The Weapons Connection

There may be another reason for the DAE’s attraction to breeder reactors − their potential contribution to the nuclear weapons program. This came out quite clearly during the course of negotiations over what was dubbed the US-India nuclear deal, where in an ostensibly civilian agreement, much of the DAE’s efforts were aimed at optimizing its ability to make fissile material for the nuclear arsenal within various constraints, especially the shortage of uranium. Most prominently, the DAE’s focused a lot of attention on keeping the fast breeder program outside of safeguards. In a prominent interview to a national newspaper, the head of the DAE said: “Both, from the point of view of maintaining long-term energy security and for maintaining the minimum credible deterrent, the fast breeder programme just cannot be put on the civilian list. This would amount to getting shackled and India certainly cannot compromise one [security] for the other.”

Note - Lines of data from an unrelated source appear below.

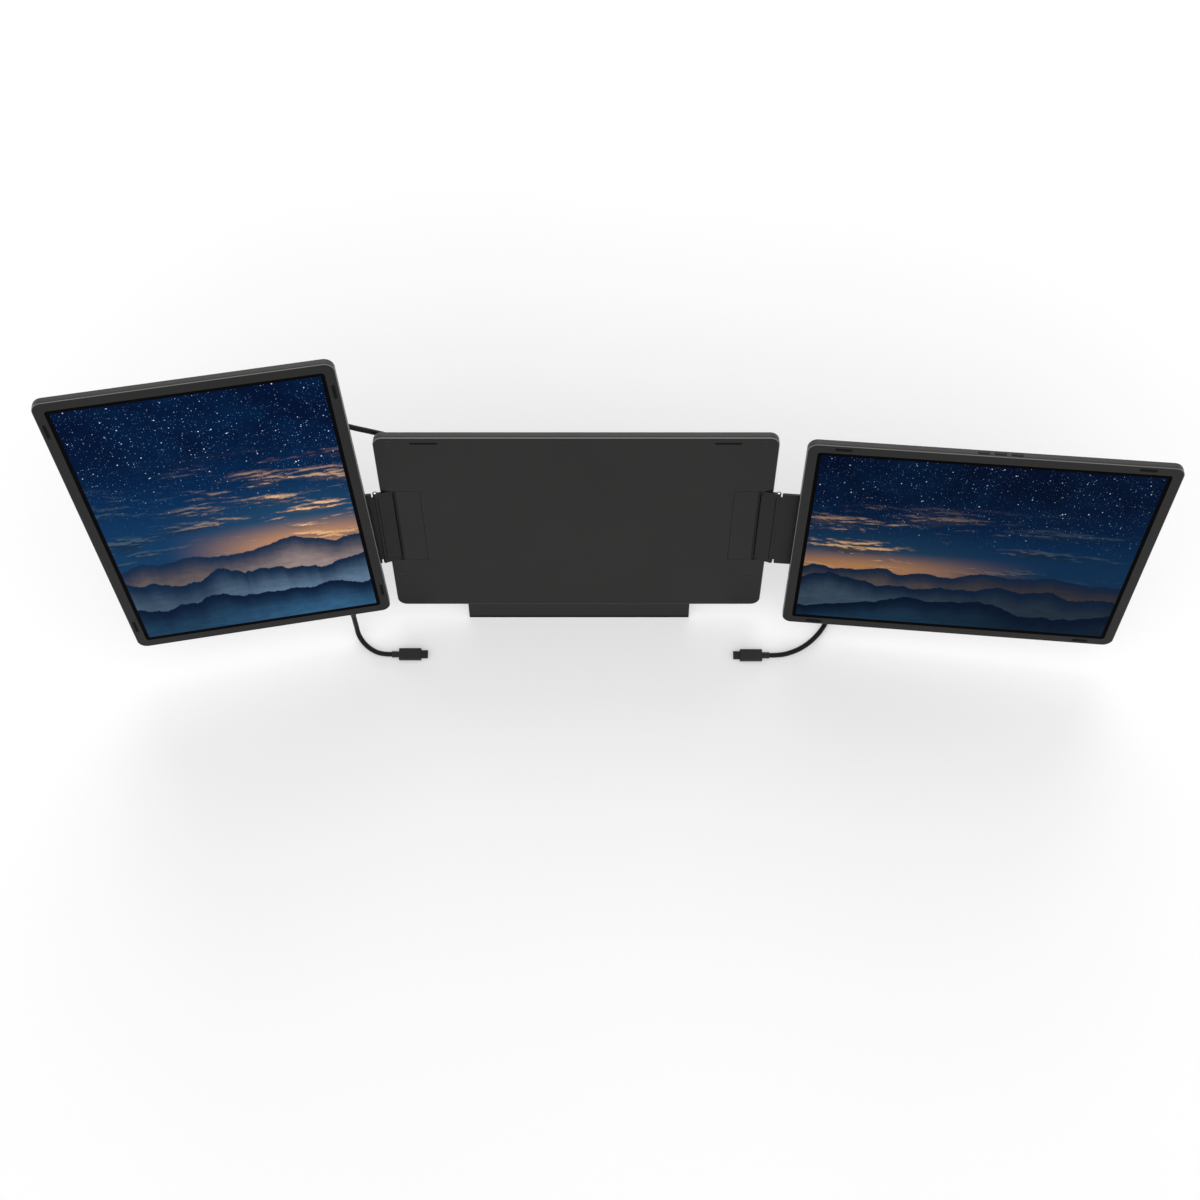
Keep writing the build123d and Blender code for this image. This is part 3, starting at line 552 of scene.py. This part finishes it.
floor_graph = Graph("floor")
floor_tone = floor_graph.ramp(floor_graph.noise(scale=1.5), 0.3, 0.7)
floor_paint = floor_graph.mix(floor_tone, FLOOR_DARK, FLOOR_LIGHT)
floor_material = floor_graph.finish(
    Base_Color=floor_paint, Roughness=0.8, Specular_IOR_Level=0.1,
    Emission_Color=(1.0, 1.0, 1.0), Emission_Strength=FLOOR_GLOW)
floor_mesh = bpy.data.meshes.new("floor")
floor_mesh.from_pydata(
    [(x * FLOOR_HALF, y * FLOOR_HALF, FLOOR_Z) for x, y in ((-1, -1), (1, -1), (1, 1), (-1, 1))],
    [], [(0, 1, 2, 3)])
floor_mesh.materials.append(floor_material)
floor = bpy.data.objects.new("floor", floor_mesh)
bpy.context.scene.collection.objects.link(floor)

# The world's light falls from the horizon's strength to the overhead one between two heights.
LOW_HEIGHT, HIGH_HEIGHT = 0.20, 0.60
HORIZON_STRENGTH, OVERHEAD_STRENGTH = 1.02, 0.81

world = bpy.data.worlds.new("world")
world.use_nodes = True
world_nodes, world_links = world.node_tree.nodes, world.node_tree.links
background = world_nodes["Background"]
background.inputs["Color"].default_value = (1.0, 1.0, 1.0, 1.0)
direction = world_nodes.new("ShaderNodeTexCoord").outputs["Generated"]
height = world_nodes.new("ShaderNodeSeparateXYZ")
fade = world_nodes.new("ShaderNodeMapRange")
fade.interpolation_type = "SMOOTHSTEP"
world_links.new(direction, height.inputs[0])
world_links.new(height.outputs["Z"], fade.inputs[0])
for socket, value in zip(
        fade.inputs[1:5], (LOW_HEIGHT, HIGH_HEIGHT, HORIZON_STRENGTH, OVERHEAD_STRENGTH)):
    socket.default_value = value
world_links.new(fade.outputs[0], background.inputs["Strength"])
bpy.context.scene.world = world

KEY_STRENGTH, KEY_SPREAD = 0.62, 30.0
KEY_FROM = Vector((0.05, 0.81, 0.59))
BACK_POWER, BACK_SIZE = 18.0, (3.4, 1.0)
BACK_AT, BACK_TARGET = Vector((0.0, 3.0, 1.1)), Vector((0.0, 0.05, 0.15))

sun = bpy.data.lights.new("key", "SUN")
sun.energy, sun.angle = KEY_STRENGTH, radians(KEY_SPREAD)
key = bpy.data.objects.new("key", sun)
key.rotation_euler = KEY_FROM.to_track_quat("Z", "Y").to_euler()
bpy.context.scene.collection.objects.link(key)

panel = bpy.data.lights.new("back", "AREA")
panel.shape, panel.energy = "RECTANGLE", BACK_POWER
panel.size, panel.size_y = BACK_SIZE
back = bpy.data.objects.new("back", panel)
back.location = BACK_AT
back.rotation_euler = (BACK_TARGET - BACK_AT).to_track_quat("-Z", "Y").to_euler()
bpy.context.scene.collection.objects.link(back)

bpy.context.view_layer.update()
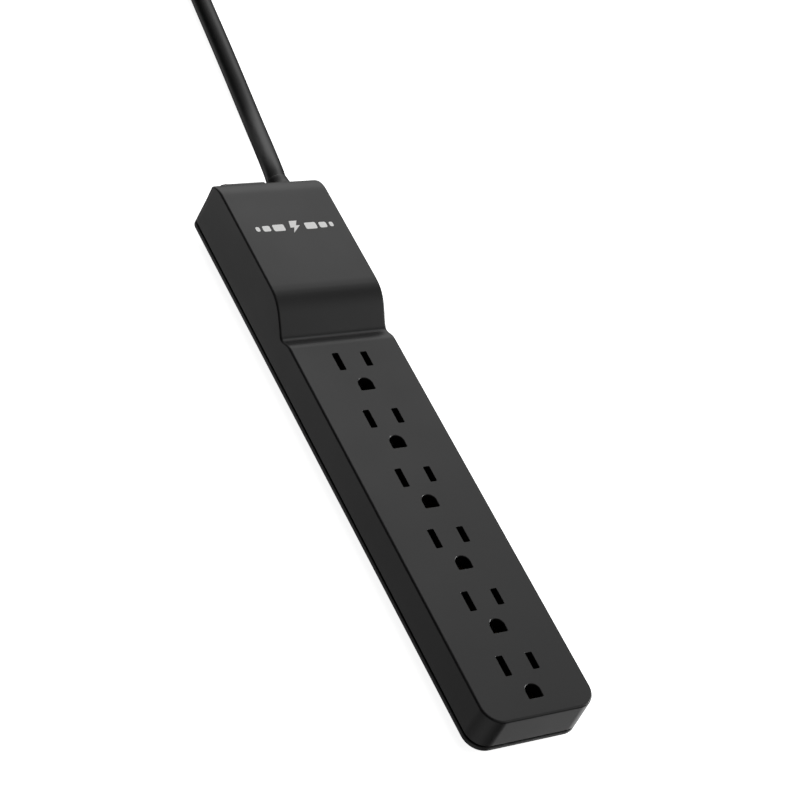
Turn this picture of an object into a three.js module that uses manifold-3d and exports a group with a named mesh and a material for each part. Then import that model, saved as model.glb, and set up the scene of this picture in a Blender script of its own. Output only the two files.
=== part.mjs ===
// Six-outlet surge protector power strip with a raised head, a switched circuit breaker and a mains cord.
// Millimetres, +Z up. The origin is on the middle line of the housing's flat underside, 2 mm from
// the middle of its length, +Y runs to the cord end,
// +X is the side of the live slots.
import * as THREE from 'three';
import { mergeVertices } from 'three/addons/utils/BufferGeometryUtils.js';
import Module from 'manifold-3d';

const wasm = await Module();
wasm.setup();

// ---------------------------------------------------------------- driving dimensions
const FACE_Z = 23.1;            // outlet face above the surface it stands on
const HEAD_RISE = 7.85;         // raised head above the outlet face
const HALF_WIDTH = 24.05;       // at the outlet face
const FRONT_Y = -125.9;         // front wall at the outlet face
const REAR_Y = 130.13;          // rear wall at the outlet face
const DRAFT = Math.tan(THREE.MathUtils.degToRad(1.54));
const FRONT_R = 8.0;            // plan corner radii
const REAR_R = 4.2;
const ROLL_Y = 10;              // the head's top rolls down into the rear wall, over this length
const ROLL_Z = 8.4;             // and this height
const WALL = 2.2;
const TOP_WALL = 2.4;

const LIP_Z = 6.0;              // lower edge of the visible lip
const LIP_TOP = 7.8;
const SHELL_Z = 8.7;            // lower edge of the top shell, 0.9 above the lip
const TONGUE_TOP = 12.0;
const FLOOR_T = 1.5;            // bottom wall
const PAN_INSET = 6.6;          // the pan's flat underside is this far inside the lip

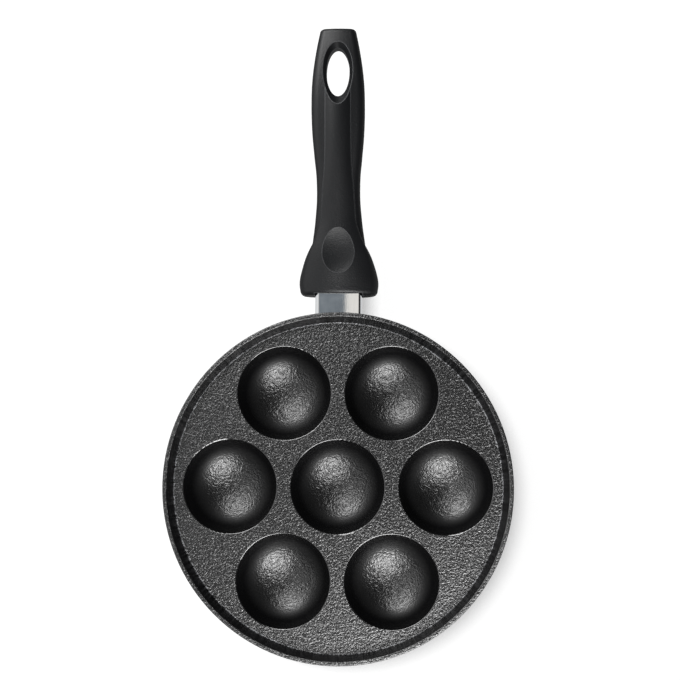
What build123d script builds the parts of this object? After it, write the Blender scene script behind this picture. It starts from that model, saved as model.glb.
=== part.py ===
from build123d import *
import math
import os

# Aebleskiver pan: a cast body with seven round wells, and a moulded grip screwed to its boss
# through a drawn steel sleeve. Millimetres, +Z up. The feet of the wells stand on z = 0, the
# middle of the centre well is on the Z axis, and the handle points along +Y.

# Cast body
rim_radius = 100.0
rim_land = 2.3
rim_band_height = 4.4
rim_band_step = 1.1
rim_round = 0.6
recess_depth = 6.0
recess_wall_run = 3.4
floor_round = 0.6
plate_thickness = 4.0
skirt_draft_run = 4.0
skirt_wall = 3.2
skirt_lift = 5.5
skirt_round = 1.2
underside_round = 3.0

# Wells
ring_well_count = 6
well_pitch = 61.9
well_lip_radius = 26.8
well_depth = 24.0
lip_round = 0.7
well_wall = 3.6
foot_thickness = 4.0
foot_radius = 12.0
bulge_blend = 4.0
blend_bite = 0.3

# Boss that carries the handle. Its reach is measured from the rim.
handle_height = 20.5
boss_width = 25.0
boss_height = 15.6
boss_corner = 1.9
boss_reach = 19.0
boss_root_depth = 9.0

# Threaded insert in the boss
insert_radius = 4.5
insert_length = 12.0
insert_flange_radius = 6.0
insert_flange = 1.4
insert_groove_depth = 0.5
insert_groove_width = 1.6
thread_radius = 2.5
thread_clearance = 0.1
insert_clearance = 0.15
bolt_runout = 3.0

# Drawn sleeve over the boss
sleeve_wall = 0.8
sleeve_clearance = 0.3
sleeve_gap = 0.3
bolt_hole_clearance = 0.4

# Moulded grip. The sleeve shows between the rim and the grip's front face.
sleeve_showing = 10.4
grip_length = 149.6
grip_rise = 28.0
rise_power = 1.2
bell_width = 46.0
bell_depth = 26.6
palm_width = 30.6
palm_depth = 14.6
front_round = 3.0
tip_round = 2.2
socket_clearance = 0.3
notch_depth = 1.1

# Hang hole through the tip of the grip. The near and far ends are those of the upper bevel,
# and the lower bevel has them the other way round, as the grip slopes there.
hang_hole_width = 13.1
hang_hole_length = 27.8
hang_hole_to_tip = 24.6
hang_bevel_side = 2.4
hang_bevel_far_end = 2.4
hang_bevel_near_end = 5.2
hang_bevel_depth = 3.4

# Thumb dimple on the bell, cut by a scoop of oval form that dips in to the dimple's depth
dimple_length = 26.4
dimple_depth = 2.0
dimple_from_front = 25.0
scoop_half_width = 20.3
scoop_half_length = 19.6
scoop_half_height = 8.0

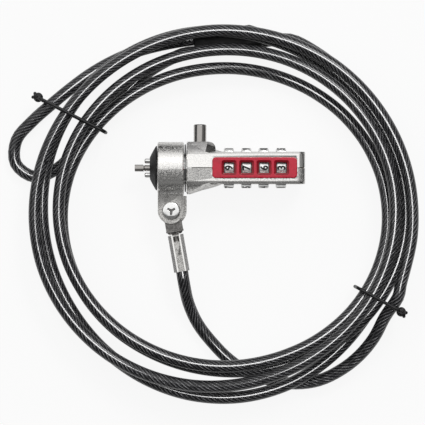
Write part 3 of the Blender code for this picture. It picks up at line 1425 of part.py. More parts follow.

In parallel, the DAE did not classify its reprocessing plants or its stockpile of reactor-grade plutonium as civilian. This allows for the possibility that breeder reactors like the PFBR are used as a way to “launder” unsafeguarded reactor-grade plutonium, both the historical stockpile as well as future production at unsafeguarded reprocessing plants, into weapon-grade plutonium. While reactor-grade plutonium is consumed in the core of the PFBR, in the radial and axial blankets weapon-grade plutonium is produced. Based on neutronics calculations for a detailed three-dimensional model of the reactor, a colleague and I estimated that 92.4 kg and 52 kg of weapon-grade plutonium will be generated in the radial and axial blankets (93.7% and 96.5% Pu-239) respectively in the PFBR each year at 75% capacity factor. If the blanket fuel elements are reprocessed separately rather than jointly with the core fuel elements, then the plutonium contained in them can be used for weapons. Such a strategy would increase the DAE’s fissile material production capacity several-fold.

Conclusion

The history of breeder reactors in India offers important lessons for other countries. Today, more than five decades after ambitious plans involving breeders were announced, and decades of well-funded and politically-backed research and development, nuclear power constitutes only a trivial fraction of overall electricity generation in India. Some part of the blame for this state of affairs should go to the DAE’s obsession with breeders and reprocessing. In the future, there is no reason to expect breeders to operate reliably, produce cheap electricity, or constitute a major fraction of electricity generation. Even for those favoring nuclear power, breeder reactors make little economic sense.

There are two main reasons why India’s nuclear establishment continues to be interested in breeder reactors. The first is that once you ignore the sorry history of these reactors around the world, breeders offer the DAE the ability to promise to produce large amounts of electricity based on limited domestic resources of uranium. As I argue in my book The Power of Promise, this ability has been one of the two pillars of the DAE’s institutional and political power. The attractiveness of this characteristic is that it serves the interests of India’s elite who are looking to unbridled consumption requiring ever-increasing amounts of energy. This is why the DAE has continued to attract high levels of funding for decades despite its many failures.

The second pillar of the nuclear establishment’s political and institutional power is its ability to produce the means to manufacture nuclear weapons, wherein, again, breeder reactors can potentially contribute significantly. This ability to produce nuclear weapons allows the DAE to offer something that no other energy technology offers, and the resultant political power has been used by the DAE to bypass democracy. On many occasions, the DAE has resorted to the argument that, due to national security considerations, it cannot be held accountable by various organs of the government. This has been true not just in India but in many other countries, and constitutes another unattractive feature of nuclear power.